The visual symbol of wang (king) manifests the three elements of tian (Heaven), di (Earth) and ren (Humans). They are represented, respectively, by the three horizontal strokes with a vertical stroke interconnecting them.

This is China — a civilization entity created and consolidated with script, intellectual elites and wangdao, the rhythm of wang or ruler.

When China was unified, she was a great civilization state. When she disintegrated, she was a great civilization sphere. We should not discuss China by mixing it up with the concept of “nation state.”

One more thing deserves our attention. The “great carrier/Mahayana” of Buddhism transported quintessential Indian civilization to China, and created the “temple culture” all over the remote areas of the country.

Thus, China was dotted with scenic spots and sacred sites for tourism and pilgrimage. Temples also developed tea culture and vegetarian delicacies, instrumental for the birth of tea industry and porcelain industry.

The Tang Emperor Taizong ( 976-997 AD) embraced Buddhist ideology.

He developed such great ideas of governance that Confucius and Mencius had not thought of: jun you qiye, min you shuiye (The ruler is like a vessel while the people are like water); shui neng zaizhou, yineng fuzhou (Water can float the boat and capsize it); faling jun, wanmin le (When the law is just, millions of people feel happy); yi yizhao wei xin (feeling what the hundreds of millions feel); and yi wanbang weiyi (willing what tens of thousands of states will).

Eliminating boundaries

In China it was always civilization taking the lead and grand harmony prevailing over the country, contributing to her longevity and creating the miracle of the only ancient state on earth that has not fallen into ruin.

The secret of the miracle lies in China’s eliminating the boundaries and differences between the nationalities. A nation comes into being because of primordial affinity, while the Chinese melting pot has  “erased” the identities of innumerable nationalities.

The term of “Han race” that we use today originated from the resentment against foreign aggressors at the end of Han Dynasty (206 BC-220 AD) when the five hu (foreign) races created havoc in China. It is not a scientific concept. Today, many of the “Han race” are the posterity of the hu races of yesteryears. The “Han race” is not a nationality at all.

When Dr Sun Yat-sen raised the slogan of the “commonwealth for the five races” of Han, Manchu, Mongol, Hui (Muslim) and Tibetan he was led down the garden path by the Western concept of “nation states.” This, in fact, played havoc with the “grand harmony” rhythm of millennial Chinese civilization sans the identities of nationalities.

For two thousand odd years China has been a super state, but not an empire like Rome. The Roman Empire was created by a powerful center expanding its influence and conquering other countries’ territories. China was by itself an inward-looking universe embracing what was called wuhu sihai (five lakes and four seas).
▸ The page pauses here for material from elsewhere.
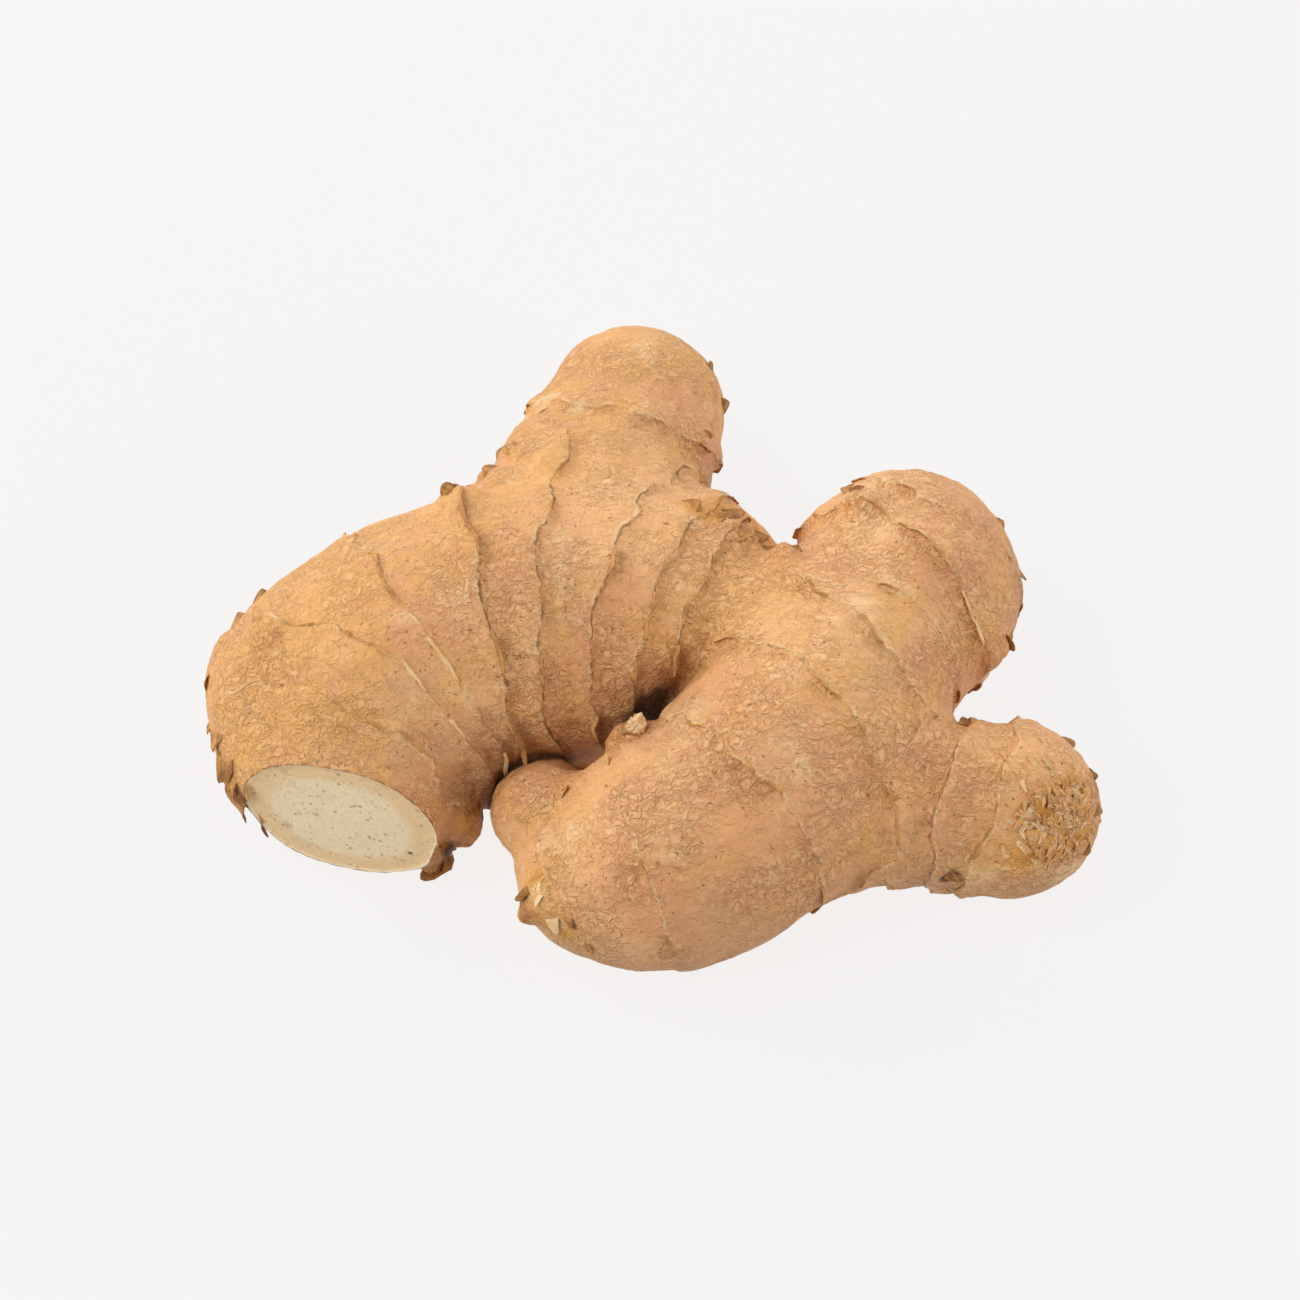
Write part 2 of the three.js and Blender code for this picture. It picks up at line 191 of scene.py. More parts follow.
# Patches of skin, as x, y, z and radius.
PATCHES = {
    "rosy": (
        (-6.8, -16.6, 30.2, 11), (-30.3, -13.4, 37.1, 12), (16.4, -37.9, 32.4, 12), (6.9, -52.8, 25.4, 8),
        (41.5, -0.1, 30.5, 7), (-14.2, -37.3, 22.8, 5),
    ),
    "ochre": (
        (-54, -23.2, 27.2, 9), (15.7, -6.5, 31.3, 8), (5.8, -14, 27, 6), (29, -27.4, 32.4, 6),
        (-44.2, -14.9, 34.6, 7), (6.1, 24.2, 24.1, 5), (-10.8, -39.5, 23.6, 4), (-14.5, -48.8, 18.8, 4),
        (-15.5, 36.6, 25.1, 4), (47.1, -42.6, 16.1, 4),
    ),
    # Dark spots: partly real dirt, partly painted shade in holes, hollows and beside the crevice.
    "dirt_and_shade": (
        (1.6, -22.5, 21, 2.2), (0.9, -20, 20, 4), (-28, -34.6, 7.7, 1.5), (41.5, -42.9, 11.9, 1.1),
        (-10.4, -53.3, 15.3, 0.6), (-58.2, -28.2, 12.5, 1), (39.9, -25, 25.9, 0.4), (-57, -2, 22, 0.7),
    ),
    # Stains, and painted shade on the lower mother lobe beside the crevice.
    "stain_and_shade": (
        (-23.5, -29, 18.5, 5.5), (-21.5, -27, 22, 5), (-3, -18.5, 22, 4), (-12, -20, 21, 4),
        (4, -16.5, 24, 4), (-58, -27, 14, 3), (-55, -30, 8, 3), (-17, -49.6, 13.8, 2.4),
        (61.5, -31, 17, 2.4),
    ),
    "bleached": (
        (-14.8, -49.5, 17.6, 1.5), (-12.6, -52.2, 15, 1.3), (57.8, -41.5, 11.4, 2.8),
        (-15.5, 36.6, 25.1, 1.6), (-10.9, 30.9, 29.9, 1.4), (-1.2, 45, 25, 3),
    ),
    "scarred": (
        (55.2, -38.5, 20.9, 4.2), (58.8, -34.7, 20.6, 3.2), (52.5, -42.4, 17, 2.6),
        (59.5, -38, 17.5, 3.4), (-12.3, -52.6, 14, 2.6), (-15.5, -49, 17.9, 2.4), (7.4, 8.9, 31.1, 2.6),
        (12.5, 11.6, 27.7, 3.4), (16.2, 8.6, 26, 3.6), (-25.2, -33.7, 12.4, 2.6),
    ),
}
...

It was rarely expansionist. China was always being conquered by foreign countries, not conquering them.

From time immemorial, the Chinese ethos has gravitated towards civil, rather than military.

The saying “A nice piece of iron does not make nails, while a nice man does not do soldiering” has become a Chinese tradition. Chinese civilization never pursues power, never likes war, “harmony is most precious.”

In the past, China did not travel the road of the Roman Empire. It will surely not follow the beaten tracks of Britain, Germany, Japan, and the former Soviet Union.

‘Renewed by the day’

Civilization is meant to progress continually while the civilizations of East and West have their respective rhythm of progress.

The millennial Chinese civilization was “renewed by the day and the month” for the sake of surpassing its own past, not to aggress upon others, but welcoming others to join its fold of progress.

After learning a bitter lesson that “becoming backward invites a beating,” China is now leaping forward (maybe even faster than the West, albeit still falling behind in many aspects), and continues to welcome others to join its fold of progress. It would never make use of its progress to aggress upon others.

Confucius never discussed the “abnormal, the powerful, the chaotic, and the supernatural.”

Presently China is fired by the “dream culture.”

Chinese civilization has no concept of “nation.”

Chinese say “all within the four seas are brothers and sisters” and welcome people of all countries to share the Chinese dream culture.

Tan Chung is a historian of Chinese studies, Sino-Indian relations and cultural exchanges. He now lives in Chicago, the United States.